First you have the Republicans, those models of rhetorical decency, moral rectitude, and polished speechifying, the same ones who called Pres. Clinton either Bubba or Slick Willy for his entire two terms as president, when not actually impeaching him. And those were the nice names they called him. The same Republicans who have been chipping away at the English language for thirty years, 'til many Americans are convinced that the definition of liberal is a crazed, tax and spend, socialist, self-indulgent plague upon the land. The same ones whose minions on the radio saw fit to make fun of the face of a thirteen-year-old girl, because her father was president, and who recently hauled Malia Obama before their court of public disapproval. The very same ones who deliberately and with malice aforethought brought us the Swift Boat Veterans for Truth, who attempted to destroy the reputation of a decorated veteran of Viet Nam because he had the effrontery to run for president. In all these shenanigans, there was no outcry, there was no shock or shame, there was no thoughtful consideration of the possibility that they might have gone a little too FAR. No, none of that bothered them--after all, all's fair in war, which they have declared perpetually against anyone not a Republican. Fabricated slurs against John McCain? No more problem than lying about John Kerry. They are proudly the party that will say absolutely anything about anyone if it will help them to win.

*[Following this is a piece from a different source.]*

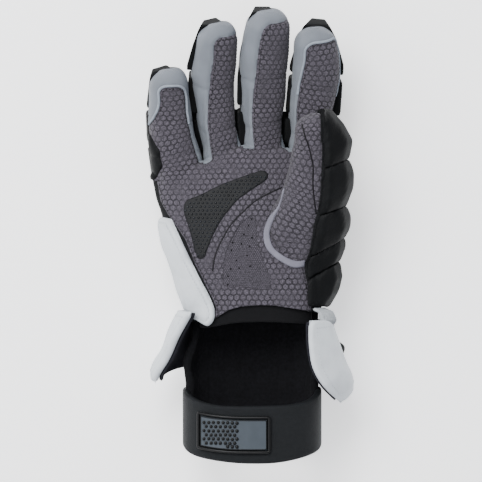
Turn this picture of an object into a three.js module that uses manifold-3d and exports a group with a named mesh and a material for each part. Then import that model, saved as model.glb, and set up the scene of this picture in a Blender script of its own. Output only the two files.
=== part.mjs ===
// A right-hand lacrosse glove that lies on its padded back with the palm up.
// Millimetres. X runs from the little finger to the thumb, Y from the cuff to the fingertips,
// and Z up out of the palm. While it is built, Y is 0 at the wrist edge of the palm and Z is 0
// under the pads. The finished group is then centred over its own footprint.
import * as THREE from 'three';
import { mergeVertices } from 'three/addons/utils/BufferGeometryUtils.js';
import Module from 'manifold-3d';

// Driving dimensions of the hand
const HAND_LENGTH = 118; // wrist edge to the crotch of the middle fingers
const HAND_WIDTH = 130; // across the knuckles, over the cloth
const HAND_DEPTH = 50; // palm to back at the wrist, over the cloth
const CLOTH = 2; // wall of the palm, the gussets and the backing
const SEAM_GAP = 0.3; // clearance between two sewn pieces

// Driving dimensions of the fingers and the thumb
const FINGER_REACH = 130; // longest finger from its root in the hand to its tip, seen from the palm
const FINGER_WIDTH = 34;
const FINGER_DEPTH = 29;
const FINGER_CURL = 34; // height that the longest finger's tip gains by its curl
const THUMB_WIDTH = 37;
const THUMB_DEPTH = 28;

// Driving dimensions of the foam
const PAD_FOAM = 20; // under the back of the hand
const FINGER_FOAM = 12; // behind each finger
const THUMB_FOAM = 15; // outside the thumb
const PAD_CHAMFER = 4;
const PAD_SPLIT = 3; // flex gap between two pads of the back
const THUMB_SPLIT = 1; // crease between two segments outside the thumb
const HEEL_FOAM = 4;
const GRIP_PRINT = 1;

// Driving dimensions of the cuff
const STRAP_WIDTH = 41;
const STRAP_FOAM = 5;
const STRAP_SPAN = 101; // across the wrist, over the strap
const STRAP_DEPTH = 66; // front to back of the wrist loop
const STRAP_DROP = 71; // wrist edge of the palm to the strap, at the front
const STRAP_TILT = 12; // how much higher the strap meets the liner than it hangs in front
const LINER_FOAM = 6;
const LINER_LENGTH = 92;
const COLLAR_LENGTH = 16;
const COLLAR_CLOTH = 2.5;
const WING_SHELL = 5.5;
const WING_LINING = 2.7;
const WING_FLARE = 14; // how far a wing's end stands off the wrist loop
const CUFF_FOAM = 14;
const CUFF_LENGTH = 58;
const GORE_PUFF = 9; // how far the fullest gather of the gore stands out
const PATCH_LENGTH = 52;
const PATCH_HEIGHT = 27;
const PATCH_PLATE = 1.6;
const PATCH_RIM = 2.4;

// Height of the split between the palm panel and the backing cloth
const SPLIT_HEIGHT = PAD_FOAM + 0.44 * HAND_DEPTH;
const FAR = 3 * HAND_WIDTH; // reach of a cutter that has to pass right through

// Sections of the hand. along: share of HAND_LENGTH. centre, width: shares of HAND_WIDTH.
// depth: share of HAND_DEPTH. bow: how far the section follows the line of the finger crotches.
const HAND_SECTIONS = [
  { along: 0, centre: 0.031, width: 0.74, depth: 1, bow: 0 },
  { along: 0.19, centre: 0.013, width: 0.835, depth: 0.98, bow: 0 },
  { along: 0.38, centre: -0.002, width: 0.92, depth: 0.93, bow: 0 },
  { along: 0.6, centre: -0.015, width: 0.955, depth: 0.84, bow: 0.2 },
  { along: 0.78, centre: -0.037, width: 0.985, depth: 0.76, bow: 0.6 },
  { along: 0.95, centre: -0.044, width: 1.005, depth: 0.68, bow: 1 },
];

// Line of the finger crotches. across: share of HAND_WIDTH. reach: share of HAND_LENGTH.
const CROTCH_LINE = [
  { across: -0.6, reach: 0.8 },
  { across: -0.4, reach: 0.86 },
  { across: -0.26, reach: 0.9 },
  { across: -0.06, reach: 1 },
  { across: 0.19, reach: 0.985 },
  { across: 0.5, reach: 0.93 },
];

// Fingers. rootX, midX, tipX: shares of HAND_WIDTH. rootY: share of HAND_LENGTH. reach: share of
// FINGER_REACH. root, mid, tip: widths as shares of FINGER_WIDTH. roll: degrees that the finger
// turns towards the thumb. cloth: degrees that its palm cloth is turned further than that.
const FINGERS = [
  { name: 'pinky', rootX: -0.37, midX: -0.437, tipX: -0.447, rootY: 0.66, reach: 0.735,
    root: 1, mid: 0.96, tip: 0.79, roll: 8, cloth: 16 },
  { name: 'ring', rootX: -0.15, midX: -0.207, tipX: -0.165, rootY: 0.746, reach: 0.915,
    root: 0.92, mid: 0.93, tip: 0.84, roll: 18, cloth: 16 },
  { name: 'middle', rootX: 0.07, midX: 0.06, tipX: 0.115, rootY: 0.763, reach: 0.97,
    root: 0.89, mid: 0.98, tip: 0.93, roll: 18, cloth: 16 },
  { name: 'index', rootX: 0.28, midX: 0.338, tipX: 0.378, rootY: 0.746, reach: 0.885,
    root: 0.95, mid: 0.99, tip: 0.86, roll: 6, cloth: 12 },
];

// Thumb. x: share of HAND_WIDTH. y: share of HAND_LENGTH. z: share of HAND_DEPTH above the pads.
// width, depth: shares of THUMB_WIDTH and THUMB_DEPTH.
const THUMB_STATIONS = [
  { x: 0.25, y: 0.27, z: 0.6, width: 0.72, depth: 0.9 },
  { x: 0.262, y: 0.37, z: 0.68, width: 1.08, depth: 1 },
  { x: 0.276, y: 0.5, z: 0.77, width: 1.25, depth: 1.03 },
  { x: 0.325, y: 0.69, z: 0.94, width: 1.03, depth: 1 },
  { x: 0.348, y: 0.95, z: 1.14, width: 0.8, depth: 0.93 },
  { x: 0.345, y: 1.09, z: 1.24, width: 0.71, depth: 0.88 },
];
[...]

A year and a half after the end of two appointed Bush presidencies, enter the singer, to pick up an award at the White House. The singer is pretty good at what he does, and his liberal credentials are old and established: marijuana: signed petition to decriminalize it in the 1960s; vegetarianism: been touting it for close to 30 years, I think; running roughshod over the environment: wrote song agin it and performed it on world tour; cruelty to animals: wrote another song, performed same; civil rights in America: wrote Black Bird in the 1960s and is still performing it. Right after 9/11, which McCartney observed from a plane that never took off that day from JFK, McCartney was inclined to support George Bush, on the grounds that Bush had some hard work in front of him, and a united front is better than a disunited one. Then a friend gave him a book that compiled Mr. Bush's public statements, and McCartney saw what everyone else was talking about. Apparently McCartney is a member of the reality based community.

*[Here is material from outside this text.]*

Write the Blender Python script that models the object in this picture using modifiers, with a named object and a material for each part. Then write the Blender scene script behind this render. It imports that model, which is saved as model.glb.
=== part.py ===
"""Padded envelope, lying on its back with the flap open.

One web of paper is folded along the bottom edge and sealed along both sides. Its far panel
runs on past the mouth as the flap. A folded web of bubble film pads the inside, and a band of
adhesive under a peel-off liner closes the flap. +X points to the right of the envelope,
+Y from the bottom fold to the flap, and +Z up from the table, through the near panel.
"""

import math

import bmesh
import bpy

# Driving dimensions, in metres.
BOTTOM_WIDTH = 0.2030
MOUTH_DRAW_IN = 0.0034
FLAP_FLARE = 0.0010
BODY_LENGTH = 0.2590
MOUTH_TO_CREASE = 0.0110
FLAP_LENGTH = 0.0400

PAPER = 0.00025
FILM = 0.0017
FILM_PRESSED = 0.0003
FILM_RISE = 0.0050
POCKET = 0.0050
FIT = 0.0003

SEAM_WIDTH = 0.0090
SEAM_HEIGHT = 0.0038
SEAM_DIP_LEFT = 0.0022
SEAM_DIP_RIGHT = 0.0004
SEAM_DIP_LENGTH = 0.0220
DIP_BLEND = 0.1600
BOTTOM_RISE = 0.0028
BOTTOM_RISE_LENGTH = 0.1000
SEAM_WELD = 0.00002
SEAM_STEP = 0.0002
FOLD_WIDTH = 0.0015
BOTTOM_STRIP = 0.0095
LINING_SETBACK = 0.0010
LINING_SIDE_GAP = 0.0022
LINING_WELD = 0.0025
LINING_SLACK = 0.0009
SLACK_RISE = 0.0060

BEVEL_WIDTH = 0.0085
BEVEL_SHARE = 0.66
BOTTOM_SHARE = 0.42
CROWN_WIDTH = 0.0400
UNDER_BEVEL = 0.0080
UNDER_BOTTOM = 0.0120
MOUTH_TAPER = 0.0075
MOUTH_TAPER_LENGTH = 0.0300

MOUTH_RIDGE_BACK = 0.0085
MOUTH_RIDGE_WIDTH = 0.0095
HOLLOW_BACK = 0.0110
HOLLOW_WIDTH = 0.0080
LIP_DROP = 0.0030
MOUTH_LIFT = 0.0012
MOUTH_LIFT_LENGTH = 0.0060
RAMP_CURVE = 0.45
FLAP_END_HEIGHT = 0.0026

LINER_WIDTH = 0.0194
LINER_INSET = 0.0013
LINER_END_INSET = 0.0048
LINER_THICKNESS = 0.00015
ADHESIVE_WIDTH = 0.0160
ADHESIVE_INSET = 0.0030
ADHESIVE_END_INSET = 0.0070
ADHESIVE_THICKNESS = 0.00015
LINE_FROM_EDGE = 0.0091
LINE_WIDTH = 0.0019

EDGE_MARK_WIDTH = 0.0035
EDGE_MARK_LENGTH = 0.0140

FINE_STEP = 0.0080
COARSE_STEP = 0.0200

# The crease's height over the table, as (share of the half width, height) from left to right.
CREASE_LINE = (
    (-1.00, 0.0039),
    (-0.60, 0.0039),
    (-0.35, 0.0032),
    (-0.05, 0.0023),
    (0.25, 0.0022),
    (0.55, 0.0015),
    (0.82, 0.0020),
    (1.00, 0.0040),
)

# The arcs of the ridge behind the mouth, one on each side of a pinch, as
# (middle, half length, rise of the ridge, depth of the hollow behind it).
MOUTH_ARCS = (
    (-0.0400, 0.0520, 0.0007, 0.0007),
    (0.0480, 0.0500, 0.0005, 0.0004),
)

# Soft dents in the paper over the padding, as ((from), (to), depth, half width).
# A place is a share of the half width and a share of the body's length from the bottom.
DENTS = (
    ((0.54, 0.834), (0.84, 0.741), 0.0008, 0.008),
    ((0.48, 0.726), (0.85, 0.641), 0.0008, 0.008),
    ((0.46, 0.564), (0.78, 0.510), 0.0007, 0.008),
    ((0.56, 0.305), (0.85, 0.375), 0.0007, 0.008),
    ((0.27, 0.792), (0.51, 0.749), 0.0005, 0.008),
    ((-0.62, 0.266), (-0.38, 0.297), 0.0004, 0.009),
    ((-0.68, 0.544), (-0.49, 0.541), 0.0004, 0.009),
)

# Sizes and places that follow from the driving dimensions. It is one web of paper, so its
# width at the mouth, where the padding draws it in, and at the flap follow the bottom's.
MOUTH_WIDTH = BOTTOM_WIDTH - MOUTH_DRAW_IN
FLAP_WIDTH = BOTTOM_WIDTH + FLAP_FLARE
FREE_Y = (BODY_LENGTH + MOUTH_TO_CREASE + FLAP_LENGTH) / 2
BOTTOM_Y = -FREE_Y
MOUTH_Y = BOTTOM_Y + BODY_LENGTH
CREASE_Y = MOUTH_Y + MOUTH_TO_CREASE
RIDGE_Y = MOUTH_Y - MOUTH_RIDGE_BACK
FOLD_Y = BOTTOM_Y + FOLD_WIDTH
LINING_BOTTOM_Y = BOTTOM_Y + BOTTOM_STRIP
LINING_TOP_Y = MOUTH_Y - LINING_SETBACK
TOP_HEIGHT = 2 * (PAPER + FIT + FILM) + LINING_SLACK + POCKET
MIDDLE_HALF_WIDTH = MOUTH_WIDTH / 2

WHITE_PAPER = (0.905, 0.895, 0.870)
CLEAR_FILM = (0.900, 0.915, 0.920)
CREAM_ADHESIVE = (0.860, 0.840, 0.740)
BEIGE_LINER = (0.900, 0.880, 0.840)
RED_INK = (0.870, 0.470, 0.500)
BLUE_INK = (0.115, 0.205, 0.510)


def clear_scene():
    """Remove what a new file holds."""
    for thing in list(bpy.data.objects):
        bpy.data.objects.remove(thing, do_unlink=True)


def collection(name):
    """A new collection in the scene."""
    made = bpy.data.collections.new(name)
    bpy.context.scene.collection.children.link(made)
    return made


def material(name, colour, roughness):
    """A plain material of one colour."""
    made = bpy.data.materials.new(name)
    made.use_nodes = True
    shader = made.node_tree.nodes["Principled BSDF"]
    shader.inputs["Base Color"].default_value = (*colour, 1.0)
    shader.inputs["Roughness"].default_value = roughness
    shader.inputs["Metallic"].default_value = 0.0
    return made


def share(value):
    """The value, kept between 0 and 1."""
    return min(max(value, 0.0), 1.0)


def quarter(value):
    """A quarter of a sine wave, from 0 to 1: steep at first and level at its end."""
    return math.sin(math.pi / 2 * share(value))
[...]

But the most important thing to remember about this singer is that he doesn't do rude, he doesn't write songs that are rude except to exactly two classes of people: rain forest destroyers, and those who experiment on animals without a pretty damned good reason. He was known as the "keen" Beatle, for his good manners with the press and all other classes of people. When John Lennon slagged him off with a vicious and personal song, How Do You Sleep at Night, McCartney didn't reply in kind. If he replied at all, only John Lennon could be sure what he was saying. I repeat: McCartney doesn't do rude. He thinks of gently funny and inoffensive things to say to the Queen, and everyone else. The community of rock critics have been slagging him off venomously for years, and he doesn't respond in kind. He does something positive, instead of hating.
And on the night of the award of the Library of Congress Gershwin award, McCartney was rude. Undeniably, quietly, accurately rude. I feel certain that if all George Bush had ever done was to be singularly inept at public speaking, McCartney would have left him out of his comments, but of course that's not all he did. On the night of the award ceremony, Bush was talking to a group of people and mentioned that if he had to decide whether to torture people again, he'd do it again. ("America does not torture!")
And the Republicans are outraged, OUTRAGED! Disrespect of America, lack of class, CRASSNESS! Washed up rock star, this, that, and the other.